SE Gyges's dismantling of the "stochastic parrot" argument matters less for its technical content than for what it reveals about frameworks that persist because they're convenient. Bender & Koller's 2020 paper specified conditions under which grounding would count — paired text-image data, code execution, unit tests. Every major model since GPT-4 trains on exactly this data. By the authors' own criteria, modern systems satisfy their requirements.1

"Asserting that LLMs do not and cannot serve any useful purpose actively prevents addressing the harms they can cause specifically because they do work." China is using minority-language LLMs to deepen surveillance of ethnic minorities. The parrot framework survives because it's useful to critics wanting a clean dismissal — producing an ethics discourse poorly equipped for the harms that matter most.

The Human Attack Surface

Bogdan Chadkin's account of nearly getting scammed during a job search — compromised LinkedIn accounts, spoofed video call links, terminal commands disguised as SDK updates — illustrates context-grief weaponized. The attack surface isn't technical sophistication. It's the emotional state of developers whose career landscape is shifting under them.2

Verifiability, One Year Later

A year ago, Alperen Keleş argued that the limit on AI-assisted programming isn't generation but verification. Twelve months later, every argument this week is a verification argument in different clothes. Pennarun's review layers verify correctness at different abstractions. Searls's harness thesis is a verification thesis. The builders who've made the most progress invested in better oracles — not better generation. The constraint was never the code.


What to Watch

Trust architecture as competitive strategy. Companies competing on AI productivity while maintaining five layers of review are optimizing the wrong variable. The winners replace review hierarchies with verification infrastructure. The question isn't "how do we adopt AI?" but "how do we ship what AI produces?"
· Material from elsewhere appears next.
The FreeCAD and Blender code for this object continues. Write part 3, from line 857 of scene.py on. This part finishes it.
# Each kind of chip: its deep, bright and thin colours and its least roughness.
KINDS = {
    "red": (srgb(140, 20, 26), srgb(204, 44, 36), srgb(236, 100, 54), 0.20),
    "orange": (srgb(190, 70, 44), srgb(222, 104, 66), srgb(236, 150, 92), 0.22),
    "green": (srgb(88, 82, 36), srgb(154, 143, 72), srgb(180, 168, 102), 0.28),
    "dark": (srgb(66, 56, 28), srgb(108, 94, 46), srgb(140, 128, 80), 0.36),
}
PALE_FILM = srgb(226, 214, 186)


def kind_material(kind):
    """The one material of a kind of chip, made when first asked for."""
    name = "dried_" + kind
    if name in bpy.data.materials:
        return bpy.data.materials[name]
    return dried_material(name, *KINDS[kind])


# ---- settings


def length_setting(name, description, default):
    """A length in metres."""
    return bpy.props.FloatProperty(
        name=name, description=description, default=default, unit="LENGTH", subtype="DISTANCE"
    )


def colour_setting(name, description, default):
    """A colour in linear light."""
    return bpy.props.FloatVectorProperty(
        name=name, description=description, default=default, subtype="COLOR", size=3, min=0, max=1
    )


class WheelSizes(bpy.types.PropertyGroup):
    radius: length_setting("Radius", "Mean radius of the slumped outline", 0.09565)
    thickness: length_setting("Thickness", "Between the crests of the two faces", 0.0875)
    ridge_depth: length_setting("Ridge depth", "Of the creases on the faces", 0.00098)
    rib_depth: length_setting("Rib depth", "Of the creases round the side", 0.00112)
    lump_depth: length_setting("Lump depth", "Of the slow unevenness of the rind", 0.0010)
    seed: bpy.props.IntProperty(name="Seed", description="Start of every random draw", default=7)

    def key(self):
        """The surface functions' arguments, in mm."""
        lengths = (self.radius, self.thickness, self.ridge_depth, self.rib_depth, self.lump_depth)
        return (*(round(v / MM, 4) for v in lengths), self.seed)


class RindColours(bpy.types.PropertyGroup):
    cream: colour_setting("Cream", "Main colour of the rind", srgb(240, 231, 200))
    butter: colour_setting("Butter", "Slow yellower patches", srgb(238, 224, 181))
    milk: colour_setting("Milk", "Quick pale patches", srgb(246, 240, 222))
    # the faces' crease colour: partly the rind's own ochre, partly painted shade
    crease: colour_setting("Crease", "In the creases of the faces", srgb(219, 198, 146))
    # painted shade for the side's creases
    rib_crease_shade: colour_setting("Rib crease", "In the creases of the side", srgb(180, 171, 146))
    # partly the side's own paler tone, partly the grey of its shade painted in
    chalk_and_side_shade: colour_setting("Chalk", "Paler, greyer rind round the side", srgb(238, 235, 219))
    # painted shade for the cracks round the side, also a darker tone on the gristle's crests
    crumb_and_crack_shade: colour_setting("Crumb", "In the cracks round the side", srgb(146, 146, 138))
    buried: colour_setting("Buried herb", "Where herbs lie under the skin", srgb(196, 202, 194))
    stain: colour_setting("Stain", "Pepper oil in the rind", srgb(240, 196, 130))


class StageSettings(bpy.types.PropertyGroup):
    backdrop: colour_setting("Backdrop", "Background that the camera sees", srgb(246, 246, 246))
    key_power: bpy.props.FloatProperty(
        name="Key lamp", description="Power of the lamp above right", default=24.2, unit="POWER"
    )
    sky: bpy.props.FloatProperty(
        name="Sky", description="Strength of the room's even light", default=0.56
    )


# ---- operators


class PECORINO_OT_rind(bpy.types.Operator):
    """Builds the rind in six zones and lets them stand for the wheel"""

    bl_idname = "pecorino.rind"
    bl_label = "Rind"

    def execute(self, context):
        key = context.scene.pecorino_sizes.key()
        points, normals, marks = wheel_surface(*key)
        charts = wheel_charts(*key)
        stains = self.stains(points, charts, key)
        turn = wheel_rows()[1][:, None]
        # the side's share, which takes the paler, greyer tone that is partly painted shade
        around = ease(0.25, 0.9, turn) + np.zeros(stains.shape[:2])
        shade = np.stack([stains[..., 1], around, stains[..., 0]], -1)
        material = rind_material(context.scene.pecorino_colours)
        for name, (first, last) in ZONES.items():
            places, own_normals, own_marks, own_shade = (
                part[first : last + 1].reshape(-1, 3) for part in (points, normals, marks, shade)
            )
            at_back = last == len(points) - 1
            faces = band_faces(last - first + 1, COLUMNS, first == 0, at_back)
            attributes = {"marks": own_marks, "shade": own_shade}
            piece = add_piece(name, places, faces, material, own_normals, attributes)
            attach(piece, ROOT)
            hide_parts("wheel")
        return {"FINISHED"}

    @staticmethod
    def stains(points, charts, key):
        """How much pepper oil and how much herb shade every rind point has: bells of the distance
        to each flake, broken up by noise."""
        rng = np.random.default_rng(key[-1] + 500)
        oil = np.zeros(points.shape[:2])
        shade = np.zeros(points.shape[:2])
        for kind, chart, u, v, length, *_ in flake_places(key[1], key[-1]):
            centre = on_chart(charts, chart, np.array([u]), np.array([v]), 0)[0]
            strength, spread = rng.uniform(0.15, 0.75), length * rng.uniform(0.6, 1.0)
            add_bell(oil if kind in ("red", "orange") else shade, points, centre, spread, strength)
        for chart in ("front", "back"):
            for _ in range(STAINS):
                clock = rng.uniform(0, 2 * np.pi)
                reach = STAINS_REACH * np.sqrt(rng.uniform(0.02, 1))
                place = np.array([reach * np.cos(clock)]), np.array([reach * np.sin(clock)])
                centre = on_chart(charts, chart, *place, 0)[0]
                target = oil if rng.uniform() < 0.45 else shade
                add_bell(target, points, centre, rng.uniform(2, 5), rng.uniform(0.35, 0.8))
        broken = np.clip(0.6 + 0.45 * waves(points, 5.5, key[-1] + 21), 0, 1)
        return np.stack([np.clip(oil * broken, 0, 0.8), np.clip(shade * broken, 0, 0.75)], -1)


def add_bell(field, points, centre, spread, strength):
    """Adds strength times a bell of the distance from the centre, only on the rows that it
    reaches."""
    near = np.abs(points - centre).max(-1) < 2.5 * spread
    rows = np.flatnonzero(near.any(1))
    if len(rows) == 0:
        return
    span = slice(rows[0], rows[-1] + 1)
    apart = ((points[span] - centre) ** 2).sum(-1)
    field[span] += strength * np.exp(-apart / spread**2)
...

The craft-to-systems migration. As the expression layer commoditizes, the professionals who thrive will be those whose value was always in systems judgment rather than code production. The next year of hiring will test whether organizations can tell the difference.

Verification tooling as the quiet infrastructure play. The next valuable wave of AI tooling won't generate code faster — it will make correctness cheaper to confirm. Property-based testing, formal verification, automated oracle construction. Where the harness thesis meets the review bottleneck.


Way Enough is written collaboratively by a human and an AI agent.

Footnotes

  1. SE Gyges, "Polly Wants a Better Argument" — the full technical dismantling is worth reading for anyone still encountering the "stochastic parrot" framing in professional discourse.

  2. Google Cloud's threat intelligence reporting has documented similar campaigns targeting developers through spoofed video call infrastructure.